Open huimeich opened 8 years ago
public class Solution {
public int longestValidParentheses(String s) {
int lon = 0;
int sofar = 0;
int left = 0;
HashMap<Integer,Integer> map = new HashMap<>();
for (int end = 0; end < s.length(); end++) {
char ch = s.charAt(end);
if (ch == '(') {
sofar = 0;
left++;
}
else {
left--;
sofar += 2;
if (left < 0) {
left = 0;
map.clear();
sofar = 0;
} else {
if (map.containsKey(left+1)) map.remove(left+1);
if (map.containsKey(left)) {
sofar += map.get(left);
}
map.put(left, sofar);
lon = Math.max(lon, sofar);
}
}
}
return lon;
}
}
Record the index of all mismatches.
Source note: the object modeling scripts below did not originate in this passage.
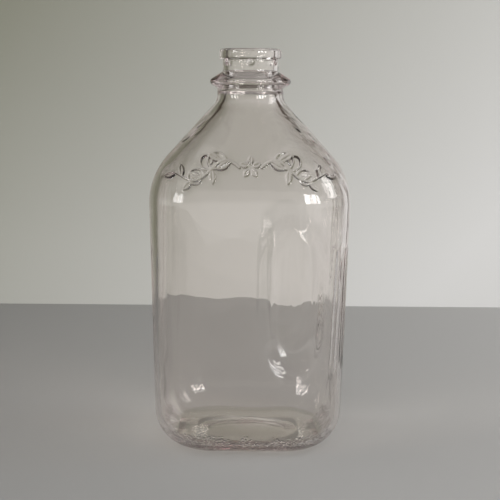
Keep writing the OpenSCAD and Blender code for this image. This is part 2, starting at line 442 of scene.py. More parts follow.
def ease(t: Array | float) -> Array:
    """Goes smoothly from 0 to 1 as t does."""
    k = np.clip(t, 0.0, 1.0)
    return k * k * (3.0 - 2.0 * k)


def root(a: Array) -> Array:
    """Returns the square root, or 0 where there is none."""
    return np.sqrt(np.maximum(a, 0.0))


@dataclass(frozen=True)
class BottleForm:
    """Sizes of the glass, in millimetres and degrees, and the curves that they give.

    Most names are those of the CAD source. The rest shape what only the looks have: worn
    edges, flutes that run out slowly and fade towards the back, and glass that has settled.
    """

    height: float = 242.0
    shoulder_w: float = 120.5
    heel_w: float = 113.5
    corner_r: float = 35.0
    bead_r: float = 18.9
    bead_h: float = 6.2
    bead_round: float = 2.0
    bead_under_round: float = 1.2
    mouth_bevel: float = 1.2
    collar_r: float = 17.0
    collar_h: float = 7.6
    bore_r: float = 14.2
    lug_count: int = 6
    lug_r: float = 2.5
    lug_stand: float = 1.5
    lug_drop: float = 1.8
    ring_r: float = 24.7
    ring_round: float = 2.4
    ring_slope: float = 32.0
    ring_under_slope: float = 31.0
    neck_r: float = 20.2
    neck_wall: float = 5.0
    neck_h: float = 3.8
    neck_blend: float = 9.0
    shoulder_round: float = 42.5
    shoulder_h: float = 64.0
    heel_round: float = 24.0
    floor_t: float = 7.7
    floor_crease: float = 0.9
    pushup_r: float = 31.0
    pushup_step: float = 1.0
    step_worn: float = 3.0
    pushup_h: float = 4.2
    floor_centre_t: float = 5.0
    body_wall: float = 3.9
    grip_depth: float = 8.5
    grip_x: float = 26.0
    grip_half_w: float = 21.0
    grip_edge: float = 12.0
    grip_end: float = 34.0
    grip_z0: float = 45.0
    grip_under_shoulder: float = 4.0
    flute_count: int = 21
    flute_pitch: float = 5.0
    flute_w: float = 4.2
    flute_depth: float = 0.45
    flute_end: float = 6.0
    flute_z0: float = 49.5
    flute_under_shoulder: float = 24.0
    flute_soft: float = 0.12
    flute_margin: float = 0.8
    flute_fade: float = 0.8
    fade_from: float = -20.0
    fade_run: float = 30.0
    settled_t: float = 1.0
    settled_below: float = 125.0
    settled_run: float = 85.0
    settled_foot: float = 25.0

    @property
    def bead_z(self) -> float:
        """Level where the bead starts."""
        return self.height - self.bead_h

    @property
    def collar_z(self) -> float:
        """Level where the collar starts."""
        return self.bead_z - self.collar_h

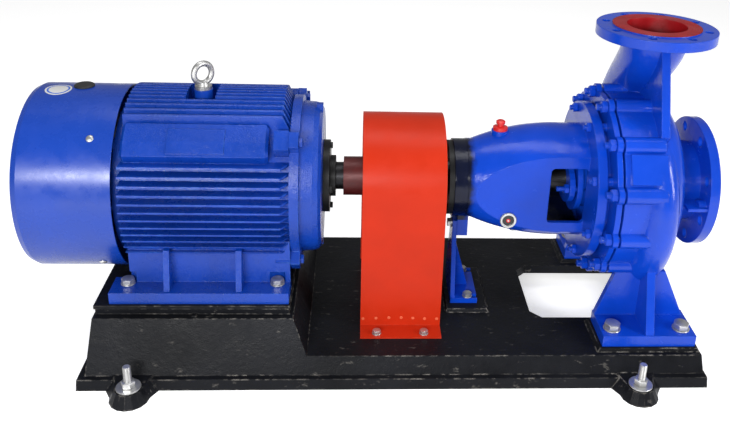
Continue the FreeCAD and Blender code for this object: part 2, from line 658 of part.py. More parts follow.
def make_guard():
    t = GUARD_T
    r = GUARD_R
    arch = ring(GUARD_X0, GUARD_X1, r, r - t).cut(box(GUARD_X0 - 1, GUARD_X1 + 1, -r - 1, r + 1, -r - 1, 0))
    shapes = [arch]
    for s in (-1, 1):
        y0 = min(s * r, s * (r - t))
        shapes.append(box(GUARD_X0, GUARD_X1, y0, y0 + t, DECK_Z, 0))
        y0 = min(s * (r - t), s * (r + 46))
        shapes.append(box(GUARD_X0, GUARD_X1, y0, y0 + 46 + t, DECK_Z, DECK_Z + t))
    cuts = []
    bolts = []
    for s in (-1, 1):
        for x in GUARD_BOLT_X:
            cuts.append(post(DECK_Z - 1, DECK_Z + t + 1, 5.6, x, s * GUARD_BOLT_Y))
            bolts.append(hex_bolt(V(x, s * GUARD_BOLT_Y, DECK_Z + t), Z_AXIS, 10, 22, 16, 6.5, 2))
    return fuse(shapes).cut(fuse(cuts)), group(bolts)


# pump casing
FACE_X = -83.5              # casing face that meets the gasket
COVER_X = -84.5             # cover face that meets the gasket
RIM_GAP = 5.0               # open gap between the cover rim and the casing rim
LAND_R = 178.0              # raised land that carries the gasket
STUD_R = 195.0
STUD_COUNT = 12
LOBE_R = 18.0
DRUM_R = 198.0
CHAMBER_R = 168.0
WALL = 11.0
SUCTION_R = 75.0
DISCHARGE_R = 62.5
FOOT_Z1 = -259.0


def stud_angle(i):
    return 15.0 + 360.0 * i / STUD_COUNT


def lobed_disc(x0, x1, r_disc, r_lobe):
    shapes = [rod(x0, x1, r_disc)]
    for i in range(STUD_COUNT):
        c = around(STUD_R, stud_angle(i))
        shapes.append(rod(x0, x1, r_lobe, c.y, c.z))
    return fuse(shapes)


def spiral_size(phi):
    # water passage radius grows with the swept area, the centre moves out with it
    r = 47.0 * math.sqrt((phi - 10.0) / 270.0)
    return r, 158.0 + 0.79 * r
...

Trace the distance between each pair of indexes.
public class Solution {
public int longestValidParentheses(String s) {
Stack<Integer> unmatch = new Stack<>();
for (int i = 0; i < s.length(); i++) {
if (s.charAt(i) == '(') unmatch.push(i);
else {
if (!unmatch.isEmpty() && s.charAt(unmatch.peek()) == '(') unmatch.pop();
else unmatch.push(i);
}
}
int longest = 0;
int end = s.length();
while (!unmatch.isEmpty()){
longest = Math.max(longest, end - unmatch.peek() - 1);
end = unmatch.pop();
}
longest = Math.max(longest, end);
return longest;
}
}
Given a string containing just the characters '(' and ')', find the length of the longest valid (well-formed) parentheses substring.
For "(()", the longest valid parentheses substring is "()", which has length = 2.
Another example is ")()())", where the longest valid parentheses substring is "()()", which has length = 4.